**Exercise**
Print every line of the listing exactly, please.

**Given data**
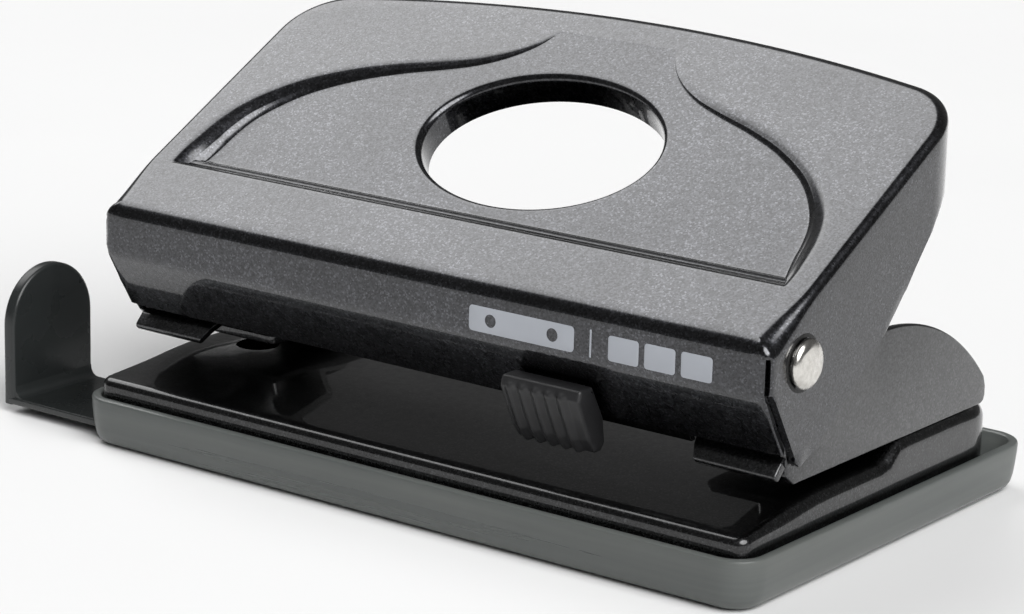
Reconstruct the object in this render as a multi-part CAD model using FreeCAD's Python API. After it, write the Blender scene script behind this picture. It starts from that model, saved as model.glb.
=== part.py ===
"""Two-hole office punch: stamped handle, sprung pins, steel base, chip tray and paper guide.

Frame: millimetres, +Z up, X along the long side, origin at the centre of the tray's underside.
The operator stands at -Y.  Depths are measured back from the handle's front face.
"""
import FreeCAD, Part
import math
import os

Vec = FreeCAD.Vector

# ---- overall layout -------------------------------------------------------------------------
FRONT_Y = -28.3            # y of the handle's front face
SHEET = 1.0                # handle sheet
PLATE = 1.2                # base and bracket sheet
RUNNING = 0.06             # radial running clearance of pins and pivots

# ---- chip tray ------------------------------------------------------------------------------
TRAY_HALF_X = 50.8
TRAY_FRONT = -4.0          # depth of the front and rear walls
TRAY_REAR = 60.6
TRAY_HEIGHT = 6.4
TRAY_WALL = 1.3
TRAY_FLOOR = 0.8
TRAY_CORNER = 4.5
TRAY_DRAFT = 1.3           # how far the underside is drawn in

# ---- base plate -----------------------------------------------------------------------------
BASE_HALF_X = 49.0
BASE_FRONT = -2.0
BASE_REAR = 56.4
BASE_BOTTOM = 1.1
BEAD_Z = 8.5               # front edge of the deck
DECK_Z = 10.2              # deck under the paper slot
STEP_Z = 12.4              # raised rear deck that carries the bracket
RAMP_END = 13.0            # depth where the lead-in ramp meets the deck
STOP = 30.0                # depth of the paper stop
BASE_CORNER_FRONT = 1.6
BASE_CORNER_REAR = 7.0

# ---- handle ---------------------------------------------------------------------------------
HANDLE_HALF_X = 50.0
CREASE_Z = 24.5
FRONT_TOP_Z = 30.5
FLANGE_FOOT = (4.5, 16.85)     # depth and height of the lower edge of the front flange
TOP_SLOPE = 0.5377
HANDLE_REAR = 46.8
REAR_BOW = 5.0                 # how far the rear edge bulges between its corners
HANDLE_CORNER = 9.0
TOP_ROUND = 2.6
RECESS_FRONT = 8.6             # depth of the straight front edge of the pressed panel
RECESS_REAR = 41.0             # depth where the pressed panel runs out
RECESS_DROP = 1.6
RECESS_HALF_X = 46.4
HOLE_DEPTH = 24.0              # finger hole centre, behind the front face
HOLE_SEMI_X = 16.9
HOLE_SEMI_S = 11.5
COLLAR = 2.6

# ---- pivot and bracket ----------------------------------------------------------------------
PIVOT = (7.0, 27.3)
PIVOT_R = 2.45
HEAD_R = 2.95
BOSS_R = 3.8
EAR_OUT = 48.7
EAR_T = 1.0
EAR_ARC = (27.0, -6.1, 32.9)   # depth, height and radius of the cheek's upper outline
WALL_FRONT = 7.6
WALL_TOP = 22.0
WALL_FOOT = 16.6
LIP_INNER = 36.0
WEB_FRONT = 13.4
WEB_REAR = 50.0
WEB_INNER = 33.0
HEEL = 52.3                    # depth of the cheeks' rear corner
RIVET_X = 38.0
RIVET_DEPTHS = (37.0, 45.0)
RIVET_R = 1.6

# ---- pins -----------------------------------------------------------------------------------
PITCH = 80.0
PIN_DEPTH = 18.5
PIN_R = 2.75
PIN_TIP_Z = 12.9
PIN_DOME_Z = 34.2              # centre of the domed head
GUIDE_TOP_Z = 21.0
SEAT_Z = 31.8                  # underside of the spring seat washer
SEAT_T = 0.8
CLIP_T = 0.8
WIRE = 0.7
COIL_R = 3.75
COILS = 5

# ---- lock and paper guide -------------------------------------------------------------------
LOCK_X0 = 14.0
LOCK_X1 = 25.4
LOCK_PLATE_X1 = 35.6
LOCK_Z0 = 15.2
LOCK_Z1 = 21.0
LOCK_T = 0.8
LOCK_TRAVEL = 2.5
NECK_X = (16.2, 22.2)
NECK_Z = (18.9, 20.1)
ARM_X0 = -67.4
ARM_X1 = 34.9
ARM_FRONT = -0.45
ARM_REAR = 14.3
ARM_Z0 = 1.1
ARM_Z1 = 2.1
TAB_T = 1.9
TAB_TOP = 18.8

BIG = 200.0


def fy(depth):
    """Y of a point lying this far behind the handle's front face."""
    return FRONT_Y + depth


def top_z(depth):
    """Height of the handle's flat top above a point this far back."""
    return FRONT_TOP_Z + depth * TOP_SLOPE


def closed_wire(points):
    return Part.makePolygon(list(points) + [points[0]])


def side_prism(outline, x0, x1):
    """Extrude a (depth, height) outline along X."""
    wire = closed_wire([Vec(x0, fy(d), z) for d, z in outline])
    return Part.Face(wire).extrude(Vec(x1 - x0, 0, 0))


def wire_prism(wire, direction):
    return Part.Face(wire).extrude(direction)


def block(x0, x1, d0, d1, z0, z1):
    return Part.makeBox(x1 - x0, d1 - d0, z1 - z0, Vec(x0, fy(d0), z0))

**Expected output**
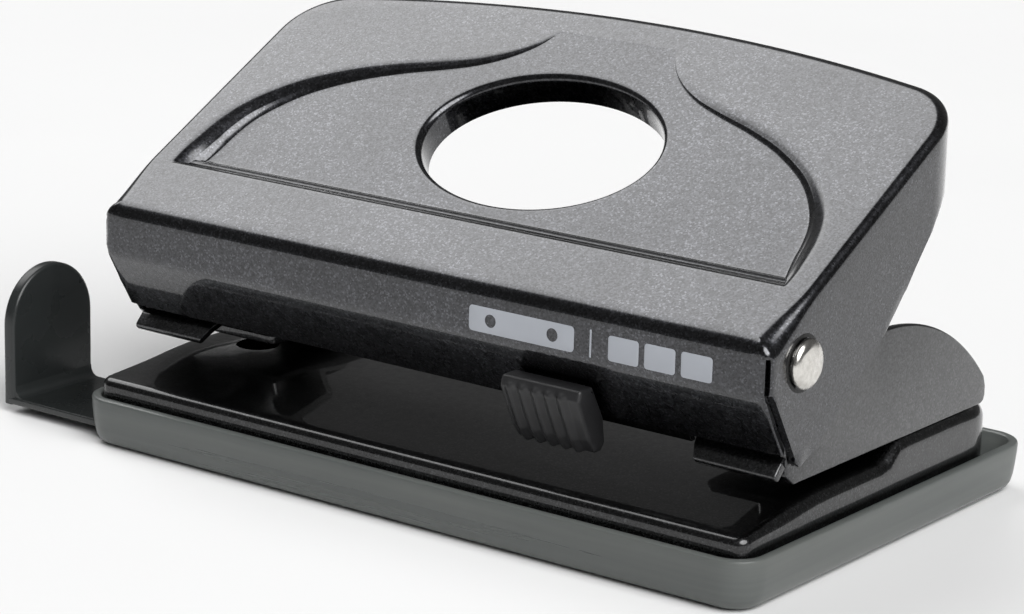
Reconstruct the object in this render as a multi-part CAD model using FreeCAD's Python API. After it, write the Blender scene script behind this picture. It starts from that model, saved as model.glb.
=== part.py ===
"""Two-hole office punch: stamped handle, sprung pins, steel base, chip tray and paper guide.

Frame: millimetres, +Z up, X along the long side, origin at the centre of the tray's underside.
The operator stands at -Y.  Depths are measured back from the handle's front face.
"""
import FreeCAD, Part
import math
import os

Vec = FreeCAD.Vector

# ---- overall layout -------------------------------------------------------------------------
FRONT_Y = -28.3            # y of the handle's front face
SHEET = 1.0                # handle sheet
PLATE = 1.2                # base and bracket sheet
RUNNING = 0.06             # radial running clearance of pins and pivots

# ---- chip tray ------------------------------------------------------------------------------
TRAY_HALF_X = 50.8
TRAY_FRONT = -4.0          # depth of the front and rear walls
TRAY_REAR = 60.6
TRAY_HEIGHT = 6.4
TRAY_WALL = 1.3
TRAY_FLOOR = 0.8
TRAY_CORNER = 4.5
TRAY_DRAFT = 1.3           # how far the underside is drawn in

# ---- base plate -----------------------------------------------------------------------------
BASE_HALF_X = 49.0
BASE_FRONT = -2.0
BASE_REAR = 56.4
BASE_BOTTOM = 1.1
BEAD_Z = 8.5               # front edge of the deck
DECK_Z = 10.2              # deck under the paper slot
STEP_Z = 12.4              # raised rear deck that carries the bracket
RAMP_END = 13.0            # depth where the lead-in ramp meets the deck
STOP = 30.0                # depth of the paper stop
BASE_CORNER_FRONT = 1.6
BASE_CORNER_REAR = 7.0

# ---- handle ---------------------------------------------------------------------------------
HANDLE_HALF_X = 50.0
CREASE_Z = 24.5
FRONT_TOP_Z = 30.5
FLANGE_FOOT = (4.5, 16.85)     # depth and height of the lower edge of the front flange
TOP_SLOPE = 0.5377
HANDLE_REAR = 46.8
REAR_BOW = 5.0                 # how far the rear edge bulges between its corners
HANDLE_CORNER = 9.0
TOP_ROUND = 2.6
RECESS_FRONT = 8.6             # depth of the straight front edge of the pressed panel
RECESS_REAR = 41.0             # depth where the pressed panel runs out
RECESS_DROP = 1.6
RECESS_HALF_X = 46.4
HOLE_DEPTH = 24.0              # finger hole centre, behind the front face
HOLE_SEMI_X = 16.9
HOLE_SEMI_S = 11.5
COLLAR = 2.6

# ---- pivot and bracket ----------------------------------------------------------------------
PIVOT = (7.0, 27.3)
PIVOT_R = 2.45
HEAD_R = 2.95
BOSS_R = 3.8
EAR_OUT = 48.7
EAR_T = 1.0
EAR_ARC = (27.0, -6.1, 32.9)   # depth, height and radius of the cheek's upper outline
WALL_FRONT = 7.6
WALL_TOP = 22.0
WALL_FOOT = 16.6
LIP_INNER = 36.0
WEB_FRONT = 13.4
WEB_REAR = 50.0
WEB_INNER = 33.0
HEEL = 52.3                    # depth of the cheeks' rear corner
RIVET_X = 38.0
RIVET_DEPTHS = (37.0, 45.0)
RIVET_R = 1.6

# ---- pins -----------------------------------------------------------------------------------
PITCH = 80.0
PIN_DEPTH = 18.5
PIN_R = 2.75
PIN_TIP_Z = 12.9
PIN_DOME_Z = 34.2              # centre of the domed head
GUIDE_TOP_Z = 21.0
SEAT_Z = 31.8                  # underside of the spring seat washer
SEAT_T = 0.8
CLIP_T = 0.8
WIRE = 0.7
COIL_R = 3.75
COILS = 5

# ---- lock and paper guide -------------------------------------------------------------------
LOCK_X0 = 14.0
LOCK_X1 = 25.4
LOCK_PLATE_X1 = 35.6
LOCK_Z0 = 15.2
LOCK_Z1 = 21.0
LOCK_T = 0.8
LOCK_TRAVEL = 2.5
NECK_X = (16.2, 22.2)
NECK_Z = (18.9, 20.1)
ARM_X0 = -67.4
ARM_X1 = 34.9
ARM_FRONT = -0.45
ARM_REAR = 14.3
ARM_Z0 = 1.1
ARM_Z1 = 2.1
TAB_T = 1.9
TAB_TOP = 18.8

BIG = 200.0


def fy(depth):
    """Y of a point lying this far behind the handle's front face."""
    return FRONT_Y + depth


def top_z(depth):
    """Height of the handle's flat top above a point this far back."""
    return FRONT_TOP_Z + depth * TOP_SLOPE


def closed_wire(points):
    return Part.makePolygon(list(points) + [points[0]])


def side_prism(outline, x0, x1):
    """Extrude a (depth, height) outline along X."""
    wire = closed_wire([Vec(x0, fy(d), z) for d, z in outline])
    return Part.Face(wire).extrude(Vec(x1 - x0, 0, 0))


def wire_prism(wire, direction):
    return Part.Face(wire).extrude(direction)


def block(x0, x1, d0, d1, z0, z1):
    return Part.makeBox(x1 - x0, d1 - d0, z1 - z0, Vec(x0, fy(d0), z0))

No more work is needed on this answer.